Its revenue and stock price soared thanks to prescient investments in artificial intelligence technologies that are paying off handsomely on the back of the generative AI wave.

That’s not all. It’s repeatedly swapped places with Apple (AAPL) as the largest publicly traded company in the world by market cap, topping the $3 trillion mark. CEO Jensen Huang has become one of the most in-demand executives in Silicon Valley, meeting with everyone from fellow tech luminaries to world leaders and then some.

And there’s more to come. The company is ramping up production of its high-powered Blackwell chip for AI applications and expects to ship several billion dollars worth of the hardware in the fourth quarter alone, with far more expected throughout the year ahead.

“Nvidia really has the [hardware and software] for the AI computing era,” Futurum Group CEO Daniel Newman told Yahoo Finance. “It’s all connected inside the [server] rack, outside the [server] rack, and then the software is very well … liked within the developer communities.”

But the competition isn’t sitting idly by.

Companies like AMD (AMD) are angling to poach Nvidia’s customers and slice into its estimated 80% to 90% market share. Even Nvidia’s own customers are working on chips meant to cut down on their reliance on the graphics giant’s semiconductors.

And Wall Street is getting on board.

Shares of Broadcom (AVGO), which works with companies like Google (GOOG, GOOGL) to design AI chips, are up 113% year to date and rocketed 44% in just the last month after CEO Hock Tan said AI could represent a $60 billion to $90 billion opportunity for the company in 2027 alone.

Still, taking on Nvidia will be a tough task for any company. And dethroning it as the AI king, at least in 2025, will be all but impossible.

Nvidia grabbed a first-mover advantage in the AI market on the back of early investments in AI software that unlocked its graphics chips to be used as high-powered processors.
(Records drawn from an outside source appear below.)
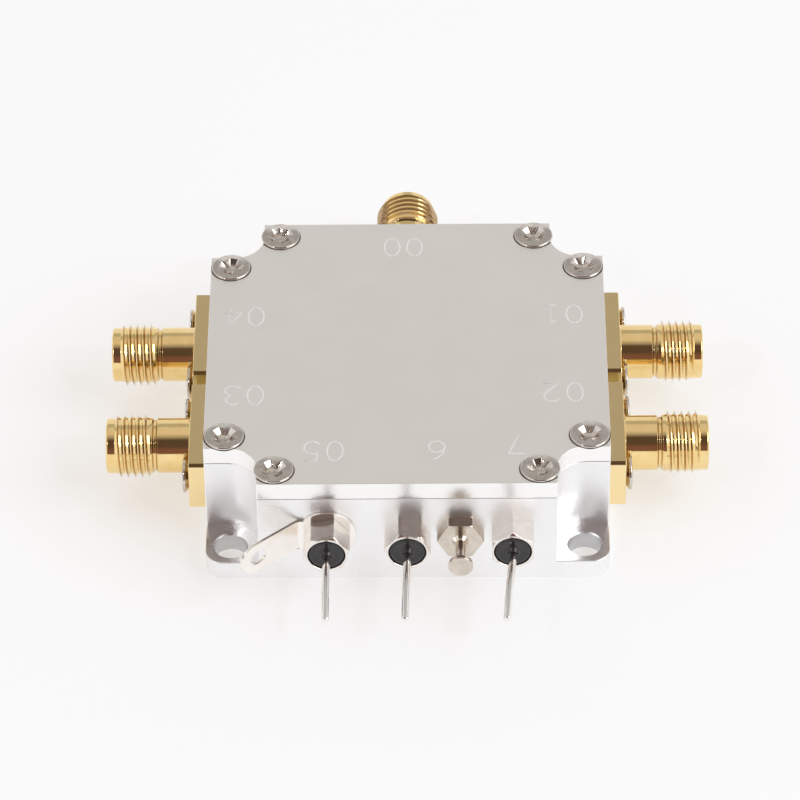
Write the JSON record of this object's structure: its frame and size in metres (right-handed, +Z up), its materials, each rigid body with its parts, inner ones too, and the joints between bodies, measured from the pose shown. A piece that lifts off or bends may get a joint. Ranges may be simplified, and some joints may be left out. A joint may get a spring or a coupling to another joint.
{
  "type": "coaxial rf switch module",
  "caption": "Flat square metal electronic RF switch module with threaded coaxial jacks on its sides and rear, sealed pin terminals, a ground post and corner mounting ears.",
  "frame": {"origin": "centre of the base, on the surface that the module is mounted on", "axes": "+Z up through the cover, +Y towards the rear jack, -Y towards the terminals, +X to the right seen from the terminals"},
  "size_m": [0.06, 0.0625, 0.0128],
  "materials": {
    "milled_aluminium": "milled, chemically treated, satin",
    "cover_aluminium": "fine blasted, warm grey",
    "screw_steel": "nickel, bright",
    "gold_plate": "gold plated, polished",
    "white_insulator": "smooth fluoropolymer",
    "nickel_plate": "bright nickel",
    "black_epoxy": "glossy cast epoxy",
    "tinned_pin": "bright tin",
    "tinned_lug": "tinned brass sheet",
    "board_laminate": "solder resist over glass laminate",
    "track_copper": "gold over copper",
    "chip_black": "moulded package",
    "capacitor_ceramic": "ceramic with tinned ends",
    "resistor_black": "glazed top with tinned ends"
  },
  "bodies": {
    "housing": {"housing": "milled_aluminium", "left_front_jack_shell": "gold_plate", "left_rear_jack_shell": "gold_plate", "rear_jack_shell": "gold_plate", "right_rear_jack_shell": "gold_plate", "right_front_jack_shell": "gold_plate", "left_front_jack_insulator": "white_insulator", "left_rear_jack_insulator": "white_insulator", "rear_jack_insulator": "white_insulator", "right_rear_jack_insulator": "white_insulator", "right_front_jack_insulator": "white_insulator", "left_front_jack_contact": "gold_plate", "left_rear_jack_contact": "gold_plate", "rear_jack_contact": "gold_plate", "right_rear_jack_contact": "gold_plate", "right_front_jack_contact": "gold_plate", "left_front_jack_screws": "screw_steel", "left_rear_jack_screws": "screw_steel", "rear_jack_screws": "screw_steel", "right_rear_jack_screws": "screw_steel", "right_front_jack_screws": "screw_steel", "supply_terminal_body": "nickel_plate", "control_1_terminal_body": "nickel_plate", "control_2_terminal_body": "nickel_plate", "supply_terminal_seal": "black_epoxy", "control_1_terminal_seal": "black_epoxy", "control_2_terminal_seal": "black_epoxy", "supply_terminal_pin": "tinned_pin", "control_1_terminal_pin": "tinned_pin", "control_2_terminal_pin": "tinned_pin", "ground_post": "nickel_plate", "circuit_board": "board_laminate", "board_tracks": "track_copper", "board_screws": "screw_steel", "switch_chip": "chip_black", "driver_chip": "chip_black", "chip_capacitors": "capacitor_ceramic", "chip_resistors": "resistor_black"},
    "cover": {"cover": "cover_aluminium"},
    "cover_screws": {"cover_screw_1": "screw_steel", "cover_screw_2": "screw_steel", "cover_screw_3": "screw_steel", "cover_screw_4": "screw_steel", "cover_screw_5": "screw_steel", "cover_screw_6": "screw_steel", "cover_screw_7": "screw_steel", "cover_screw_8": "screw_steel"},
    "solder_lug": {"solder_lug": "tinned_lug"}
  },
  "joints": [
    {"name": "cover_lift", "type": "slide", "parent": "housing", "child": "cover", "axis": [0, 0, 1], "range_m": [0, 0.015]},
    {"name": "screws_withdraw", "type": "slide", "parent": "cover", "child": "cover_screws", "axis": [0, 0, 1], "range_m": [0, 0.007]},
    {"name": "lug_swivel", "type": "hinge", "parent": "housing", "child": "solder_lug", "pos_m": [-0.0079, -0.02018, 0.00602], "axis": [0, 1, 0], "range_deg": [-28, 92]}
  ]
}
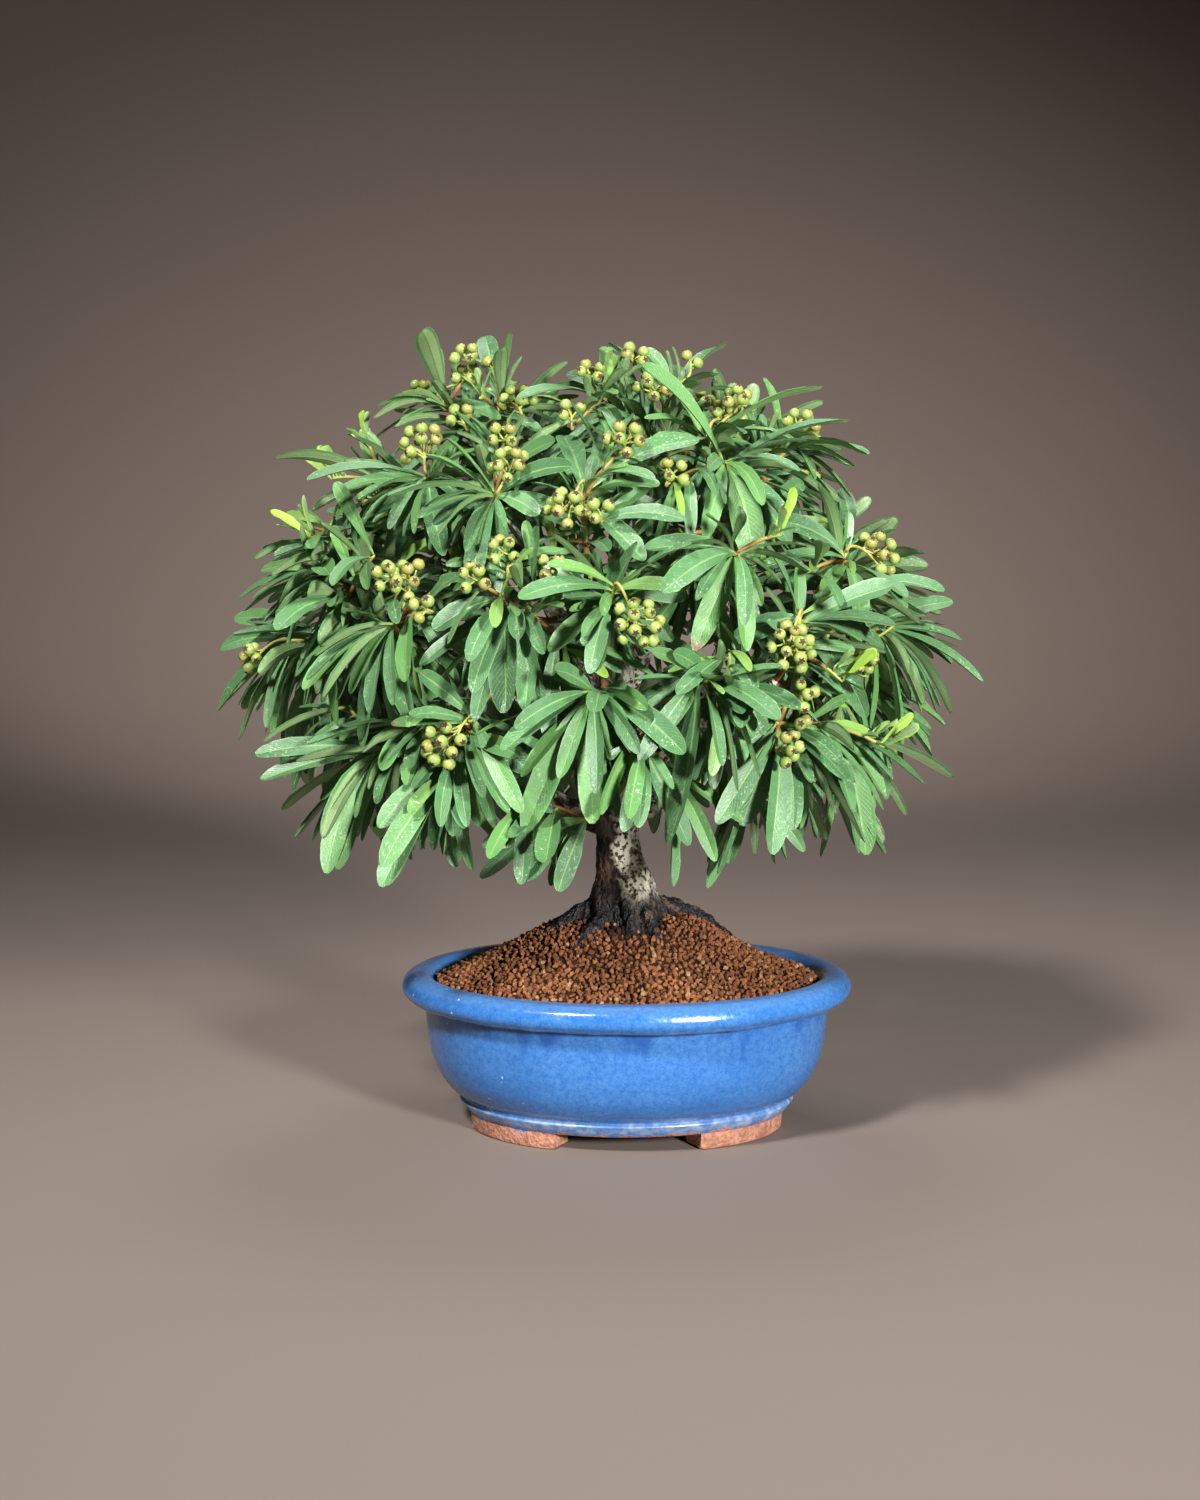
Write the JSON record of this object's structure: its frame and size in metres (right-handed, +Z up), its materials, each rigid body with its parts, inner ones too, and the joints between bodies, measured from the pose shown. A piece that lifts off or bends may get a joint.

And it’s managed to hold onto that lead in the space thanks to continued advances in its hardware, as well as its Cuda software that allows developers to build apps for its chips.

Because of that, so-called hyperscalers, massive cloud computing providers including Microsoft (MSFT), Alphabet’s Google, Amazon (AMZN), Meta (META), and others continue to plow cash into buying up as many Nvidia chips as possible. In its most recent quarter, Nvidia reported total revenue of $35.1 billion. Of that, $30.8 billion, or 87% came from its data center business.